(begin)

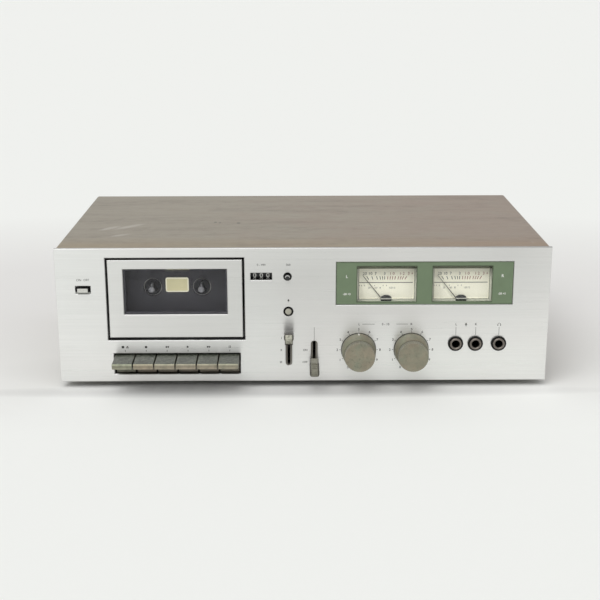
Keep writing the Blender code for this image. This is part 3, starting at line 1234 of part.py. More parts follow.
def lever_switches():
    """The two levers and the bracket that holds their pins."""
    lever("tape_lever", TAPE_LEVER_X, TAPE_SLOT_Z, TAPE_REST_ANGLE)
    lever("noise_lever", NOISE_LEVER_X, NOISE_SLOT_Z, NOISE_REST_ANGLE)
    back = LEVER_PIVOT_DEPTH + BRACKET_BACK_GAP
    reach = LEVER_HUB_WIDTH / 2 + GAP
    left = TAPE_LEVER_X - reach - BRACKET_WALL
    right = NOISE_LEVER_X + reach + BRACKET_WALL
    low = FLOOR + GAP
    high = low + BRACKET_HEIGHT
    base = block(left, right, back, back + BRACKET_WALL, low, high)
    joined = []
    for x, z in ((TAPE_LEVER_X, TAPE_SLOT_Z), (NOISE_LEVER_X, NOISE_SLOT_Z)):
        for side in (-1, 1):
            cheek = sorted((x + side * reach, x + side * (reach + BRACKET_WALL)))
            joined.append(block(*cheek, LEVER_PIVOT_DEPTH - BRACKET_CHEEK_REACH, back + SINK, low, high))
        joined.append(rod("x", (0, LEVER_PIVOT_DEPTH, z), LEVER_PIN_RADIUS, x - reach - SINK, x + reach + SINK))
    piece("lever_bracket", STEEL, base, joined)


def meters():
    """The green plate, the clear lens behind it, and two meters with their needles."""
    half = METER_PLATE_WIDTH / 2 - GAP
    outline = rectangle(METER_X - half, METER_X + half, METER_BOTTOM + GAP, METER_TOP - GAP)
    windows = [
        rectangle(x - METER_WINDOW_WIDTH / 2, x + METER_WINDOW_WIDTH / 2, METER_WINDOW_BOTTOM, METER_WINDOW_TOP)
        for x in METER_PLACES
    ]
    plate = prism(outline, "y", METER_PLATE_RECESS, FASCIA_THICK, METER_PLATE_EDGE, windows)
    piece("meter_plate", GREEN, plate)
    lens = block(LENS_LEFT, LENS_RIGHT, FRAME_FRONT, FRAME_FRONT + METER_LENS_THICK, LENS_BOTTOM, LENS_TOP)
    piece("meter_lens", CLEAR, lens)

    for side, x in zip(("left", "right"), METER_PLACES):
        half = METER_WINDOW_WIDTH / 2 + METER_BODY_WIDTH_MARGIN
        low = METER_WINDOW_BOTTOM - METER_FOOT_DROP
        high = METER_WINDOW_TOP + METER_WALL
        body = block(x - half, x + half, METER_FRONT, METER_FRONT + METER_BODY_DEPTH, low, high)
        room_half = half - METER_WALL
        room = block(
            x - room_half, x + room_half, METER_FRONT - OVERRUN, DIAL_Y, low + METER_WALL, high - METER_WALL
        )
        seat_end = DIAL_Y + NEEDLE_SEAT + GAP
        seat = rod("y", (x, 0, NEEDLE_Z), NEEDLE_SHAFT_RADIUS + GAP, DIAL_Y - OVERRUN, seat_end)
        piece(f"meter_{side}", CREAM, body, (), [room, seat])

        needle_y = (METER_FRONT + DIAL_Y) / 2
        hub_front = needle_y - NEEDLE_HUB_THICK / 2
        hub_back = needle_y + NEEDLE_HUB_THICK / 2
        profile = [
            (0, hub_front),
            (NEEDLE_HUB_RADIUS, hub_front),
            (NEEDLE_HUB_RADIUS, hub_back),
            (NEEDLE_SHAFT_RADIUS, hub_back),
            (NEEDLE_SHAFT_RADIUS, DIAL_Y + NEEDLE_SEAT),
            (0, DIAL_Y + NEEDLE_SEAT),
        ]
        blade = [
            (x - NEEDLE_WIDTH, NEEDLE_Z - NEEDLE_TAIL),
            (x + NEEDLE_WIDTH, NEEDLE_Z - NEEDLE_TAIL),
            (x + NEEDLE_WIDTH / 2, NEEDLE_Z),
            (x + NEEDLE_WIDTH / 4, NEEDLE_Z + NEEDLE_LENGTH),
            (x - NEEDLE_WIDTH / 4, NEEDLE_Z + NEEDLE_LENGTH),
            (x - NEEDLE_WIDTH / 2, NEEDLE_Z),
        ]
        pointer = prism(blade, "y", needle_y - NEEDLE_THICK / 2, needle_y + NEEDLE_THICK / 2)
        centre = (x, needle_y, NEEDLE_Z)
        base = turned(profile, "y", (x, 0, NEEDLE_Z), SMALL_STEPS)
        piece(f"needle_{side}", BLACK, base, [pointer], (), centre, (0, NEEDLE_REST_ANGLE, 0))


def level_controls():
    """Two rotary controls with their nuts, and the fluted knobs on their shafts."""
    for side, x in zip(("left", "right"), KNOB_PLACES):
        centre = (x, 0, KNOB_Z)
        bore = CONTROL_SHAFT_RADIUS + GAP
        front = FRAME_BACK + GAP
        profile = [
            (bore, -BUSH_PROUD),
            (BUSH_RADIUS, -BUSH_PROUD),
            (BUSH_RADIUS, front),
            (CONTROL_BODY_RADIUS, front),
            (CONTROL_BODY_RADIUS, front + CONTROL_BODY_LENGTH),
            (0, front + CONTROL_BODY_LENGTH),
            (0, CONTROL_SHAFT_END + GAP),
            (bore, CONTROL_SHAFT_END + GAP),
        ]
        nut = rod("y", centre, NUT_RADIUS, -GAP - NUT_THICK, -GAP, NUT_SIDES)
        hole = rod("y", centre, bore, -BUSH_PROUD - OVERRUN, CONTROL_SHAFT_END + GAP, SMALL_STEPS)
        base = turned(profile, "y", centre, SMALL_STEPS)
        piece(f"level_control_{side}", STEEL, base, [nut], [hole])

        back = -GAP
        end = back - KNOB_LENGTH
        flute_start = back - KNOB_STEP
        flute_end = end + KNOB_EDGE
        cup_floor = back - KNOB_CUP_DEPTH
        boss_back = -BUSH_PROUD - GAP
        profile = [
            (0, end),
            (KNOB_FRONT_RADIUS - KNOB_EDGE, end),
            (KNOB_FRONT_RADIUS, flute_end),
            (KNOB_FRONT_RADIUS, flute_start - KNOB_EDGE),
            (KNOB_RADIUS, flute_start),
            (KNOB_RADIUS, back),
            (0, back),
        ]
        cup = [
            (KNOB_BOSS_RADIUS, cup_floor),
            (KNOB_CUP_RADIUS, cup_floor),
            (KNOB_CUP_RADIUS, back + OVERRUN),
            (0, back + OVERRUN),
            (0, boss_back),
            (KNOB_BOSS_RADIUS, boss_back),
        ]
        flutes = (KNOB_FLUTE_DEPTH, flute_end, flute_start - KNOB_EDGE)
        knob = turned(profile, "y", centre, 2 * KNOB_FLUTES, flutes)
        shaft = rod("y", centre, CONTROL_SHAFT_RADIUS, boss_back - SINK, CONTROL_SHAFT_END)
        opened = [turned(cup, "y", centre, SMALL_STEPS)]
        piece(f"level_knob_{side}", KNOB_GREY, knob, [shaft], (), centre, opened=opened, solver="MANIFOLD")


def jacks():
    """Three jack sockets, each with a bush through the panel and a ring nut on it."""
    for name, x in zip(JACK_NAMES, JACK_PLACES):
        front = FRAME_BACK + GAP
        profile = [
            (JACK_BORE_RADIUS, -JACK_BUSH_PROUD),
            (JACK_BUSH_RADIUS, -JACK_BUSH_PROUD),
            (JACK_BUSH_RADIUS, -GAP - JACK_RING_THICK),
            (JACK_RING_RADIUS, -GAP - JACK_RING_THICK),
            (JACK_RING_RADIUS, -GAP),
            (JACK_BUSH_RADIUS, -GAP),
            (JACK_BUSH_RADIUS, front + SINK),
            (JACK_BORE_RADIUS, front + SINK),
        ]
        bush = turned(profile, "y", (x, 0, JACK_Z), SMALL_STEPS)
        half = JACK_BODY_WIDTH / 2
        body = block(x - half, x + half, front, front + JACK_BODY_LENGTH, JACK_Z - half, JACK_Z + half)
        bore_end = JACK_BORE_LENGTH - JACK_BUSH_PROUD
        bore = rod("y", (x, 0, JACK_Z), JACK_BORE_RADIUS, -JACK_BUSH_PROUD - OVERRUN, bore_end, SMALL_STEPS)
        piece(name, BLACK, body, [bush], [bore])


def rear_sockets():
    """Four line sockets on one plate, and the bush that the mains cord comes in by."""
    front = LINE_FRONT
    plate = middle_rectangle(LINE_X, LINE_Z, LINE_PLATE, LINE_PLATE, LINE_PLATE_CORNER)
    joined = [
        block(
            LINE_X - LINE_BLOCK / 2, LINE_X + LINE_BLOCK / 2, REAR_FRONT - LINE_BLOCK_DEPTH, front + SINK,
            LINE_Z - LINE_BLOCK / 2, LINE_Z + LINE_BLOCK / 2,
        )
    ]
    cut = []
    for side in (-1, 1):
        for level in (-1, 1):
            centre = (LINE_X + side * LINE_PITCH / 2, 0, LINE_Z + level * LINE_PITCH / 2)
            start = front + LINE_COLLAR_THICK
            profile = [
                (0, start - SINK),
                (LINE_COLLAR_RADIUS, start - SINK),
                (LINE_COLLAR_RADIUS, start + LINE_COLLAR_THICK),
                (LINE_BARREL_RADIUS, start + LINE_COLLAR_THICK),
                (LINE_BARREL_RADIUS, REAR_REACH),
                (0, REAR_REACH),
            ]
            joined.append(turned(profile, "y", centre, HIDDEN_STEPS))
            cut.append(rod("y", centre, LINE_BORE_RADIUS, start, REAR_REACH + OVERRUN))
    base = prism(plate, "y", front, front + LINE_COLLAR_THICK)
    piece("line_sockets", BLACK, base, joined, cut, (LINE_X, front, LINE_Z))

    wall = BUSHING_BORE_RADIUS
    profile = [
        (wall, REAR_FRONT - BUSHING_TAIL),
        (BUSHING_RADIUS, REAR_FRONT - BUSHING_TAIL),
        (BUSHING_RADIUS, front),
        (BUSHING_FLANGE_RADIUS, front),
        (BUSHING_FLANGE_RADIUS, front + BUSHING_FLANGE_THICK),
        (BUSHING_RADIUS, front + BUSHING_FLANGE_THICK),
        (BUSHING_NOSE_RADIUS, front + BUSHING_FLANGE_THICK + BUSHING_NOSE),
        (wall, front + BUSHING_FLANGE_THICK + BUSHING_NOSE),
    ]
    piece("cord_bushing", BLACK, turned(profile, "y", (BUSHING_X, 0, BUSHING_Z), SMALL_STEPS))


def inside():
    """The mains transformer and the main circuit board, on the tray."""
    low = FLOOR + GAP
    x = LEFT + TRANSFORMER_INSET
    y = REAR_FRONT - TRANSFORMER_REAR_ROOM
    middle = low + TRANSFORMER_FOOT_THICK + TRANSFORMER_HEIGHT / 2
    core = block(
        x - TRANSFORMER_WIDTH / 2, x + TRANSFORMER_WIDTH / 2,
        y - TRANSFORMER_DEPTH / 2, y + TRANSFORMER_DEPTH / 2,
        low + TRANSFORMER_FOOT_THICK - SINK, low + TRANSFORMER_FOOT_THICK + TRANSFORMER_HEIGHT,
    )
    coil = block(
        x - COIL_WIDTH / 2, x + COIL_WIDTH / 2, y - COIL_DEPTH / 2, y + COIL_DEPTH / 2,
        middle - COIL_HEIGHT / 2, middle + COIL_HEIGHT / 2, COIL_EDGE,
    )
    foot = block(
        x - TRANSFORMER_FOOT_WIDTH / 2, x + TRANSFORMER_FOOT_WIDTH / 2,
        y - TRANSFORMER_FOOT_DEPTH / 2, y + TRANSFORMER_FOOT_DEPTH / 2, low, low + TRANSFORMER_FOOT_THICK,
    )
    piece("mains_transformer", IRON, core, [coil, foot])

    left = LEFT + BOARD_INSET
    right = INSIDE_HALF - BOARD_RIGHT_MARGIN
    front = BOARD_FRONT
    back = REAR_FRONT - BOARD_BACK_MARGIN
    board_bottom = FLOOR + BOARD_RISE
    board_top = board_bottom + BOARD_THICK

    def place(shares):
        return left + (right - left) * shares[0], front + (back - front) * shares[1]

    joined = []
    for corner_x in (left + BOARD_POST_INSET, right - BOARD_POST_INSET):
        for corner_y in (front + BOARD_POST_INSET, back - BOARD_POST_INSET):
            joined.append(rod("z", (corner_x, corner_y, 0), BOARD_POST_RADIUS, low, board_bottom + SINK))
    for shares in CAPACITOR_SHARES:
        across, along = place(shares)
        can_top = board_top + CAPACITOR_HEIGHT
        joined.append(rod("z", (across, along, 0), CAPACITOR_RADIUS, board_top - SINK, can_top))
    for shares in CAN_SHARES:
        across, along = place(shares)
        can = CAN_WIDTH / 2
        can_top = board_top + CAN_HEIGHT
        joined.append(block(across - can, across + can, along - can, along + can, board_top - SINK, can_top))
    across, along = place(SLIDE_SWITCH_SHARE)
    joined.append(
        block(
            across - SLIDE_SWITCH_LENGTH / 2, across + SLIDE_SWITCH_LENGTH / 2,
            along - SLIDE_SWITCH_WIDTH / 2, along + SLIDE_SWITCH_WIDTH / 2,
            board_top - SINK, board_top + SLIDE_SWITCH_HEIGHT,
        )
    )
    piece("main_board", BOARD_BROWN, block(left, right, front, back, board_bottom, board_top), joined)


front_panel()
front_frame()
case()
cassette_door()
cassette_well()
transport()
reels()
drive()
head_bridge()
keys()
power()
counter()
push_button("reset_button", BLACK, RESET_X, COUNTER_Z, RESET_RADIUS, RESET_PROUD)
push_button("microphone_button", LIGHT_GREY, MICROPHONE_X, MICROPHONE_Z, MICROPHONE_RADIUS, MICROPHONE_PROUD)
lever_switches()
meters()
level_controls()
jacks()
rear_sockets()
inside()
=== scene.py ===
"""The looks of a front-loading stereo cassette deck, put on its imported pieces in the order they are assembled."""
import math

import bmesh
import bpy
from mathutils import Matrix, Vector


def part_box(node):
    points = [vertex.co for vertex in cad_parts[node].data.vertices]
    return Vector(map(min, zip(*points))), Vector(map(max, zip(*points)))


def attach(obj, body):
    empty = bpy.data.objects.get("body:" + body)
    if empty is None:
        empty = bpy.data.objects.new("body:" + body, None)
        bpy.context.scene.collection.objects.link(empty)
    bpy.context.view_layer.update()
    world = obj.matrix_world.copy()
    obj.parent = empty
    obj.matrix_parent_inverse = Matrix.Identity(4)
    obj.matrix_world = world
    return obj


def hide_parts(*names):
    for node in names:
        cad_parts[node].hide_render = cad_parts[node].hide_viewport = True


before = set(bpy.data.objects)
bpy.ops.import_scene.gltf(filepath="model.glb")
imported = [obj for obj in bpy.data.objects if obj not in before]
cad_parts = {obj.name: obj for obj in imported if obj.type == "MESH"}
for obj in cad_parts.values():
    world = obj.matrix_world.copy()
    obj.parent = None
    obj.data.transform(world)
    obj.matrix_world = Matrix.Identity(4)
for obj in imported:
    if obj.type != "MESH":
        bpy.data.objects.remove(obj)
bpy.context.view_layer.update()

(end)

- Exercise:
Give back exactly the lines beginning at the one with "in imported if" and ending at the final line of the material; both boundary lines belong in it.

- Full solution:
cad_parts = {obj.name: obj for obj in imported if obj.type == "MESH"}
for obj in cad_parts.values():
    world = obj.matrix_world.copy()
    obj.parent = None
    obj.data.transform(world)
    obj.matrix_world = Matrix.Identity(4)
for obj in imported:
    if obj.type != "MESH":
        bpy.data.objects.remove(obj)
bpy.context.view_layer.update()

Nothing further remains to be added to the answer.